During his trip of Aberdeen, Camarillo received demonstrations of the network modernization work underway by the Network Cross-Functional Team, Program Executive Office for Command, Control, Communication-Tactical and PEO Intelligence, Electronic Warfare and Sensors. Camarillo told reporters that during his visit he was pushing the network team at Aberdeen to focus on future requirements and network needs.
“I’ve challenged the team here today: What can we do in terms of looking at next generation requirements? You know, big bets, whether it’s in the transport layer, all of our tactical radios, what do we need to do to get the next generation of evolution,” Camarillo told reporters before departing the installation.
Those big bets, according to a fact sheet, include increasing network resiliency, securing data, unified network operations, weaving together a data fabric and completing the service’s C5ISR Modular Suite of Standards program, a platform that will allow soldiers to plug in cards embedded with networking and electronic warfare capabilities.
IT acquisition, however, has always been a pain point for the Department of Defense and the services are always looking to find ways to speed up IT buys. To achieve the big bets, Brig. Gen. Jeth Rey, director of the Network Cross-Functional Team, told reporters Tuesday that the service needs to continue to explore new ways that acquisition process can be sped up — an area where Army senior leaders could help.

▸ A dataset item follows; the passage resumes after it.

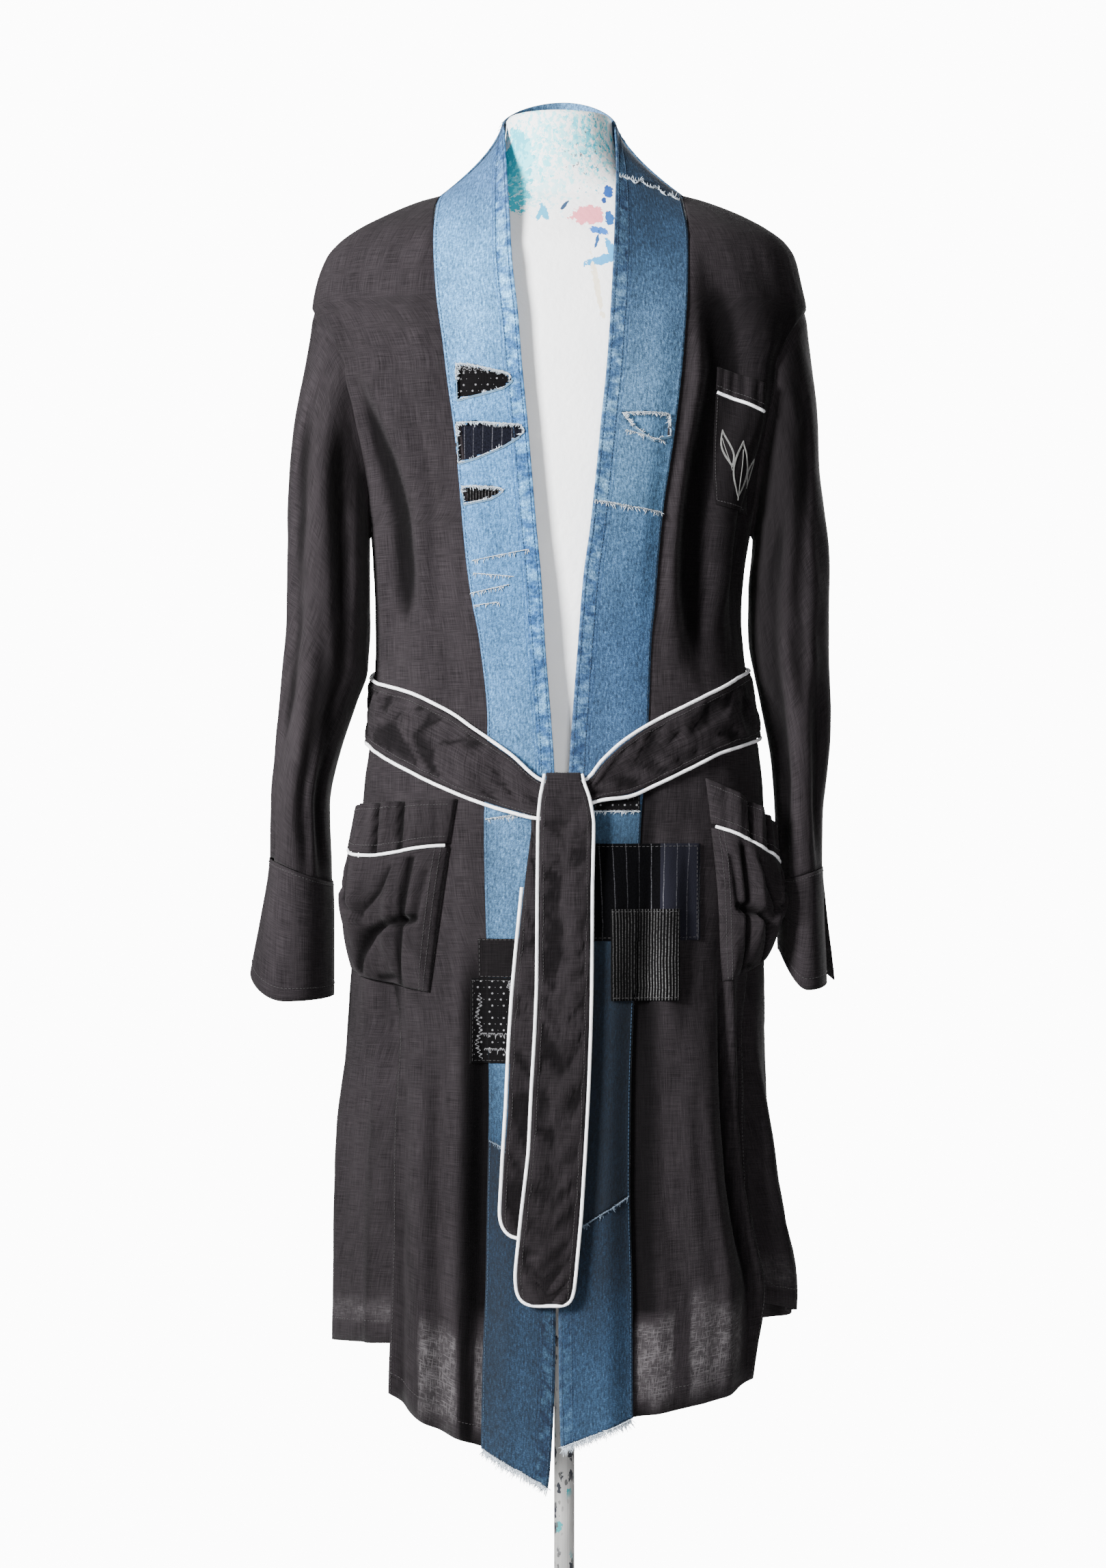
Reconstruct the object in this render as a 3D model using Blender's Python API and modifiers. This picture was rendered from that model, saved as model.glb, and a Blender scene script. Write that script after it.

“We all have to come back to the under after today’s engagement with him: is there something we can do differently to acquire IT equipment in the processes that we currently have,” Rey said. “In the acquisition process, is there something that he can help with to put that particular technology into the hands of the user, a little bit faster? So I think we owe a ‘come back’ to him on what part of the process needs to be adjusted, or something new introduced.”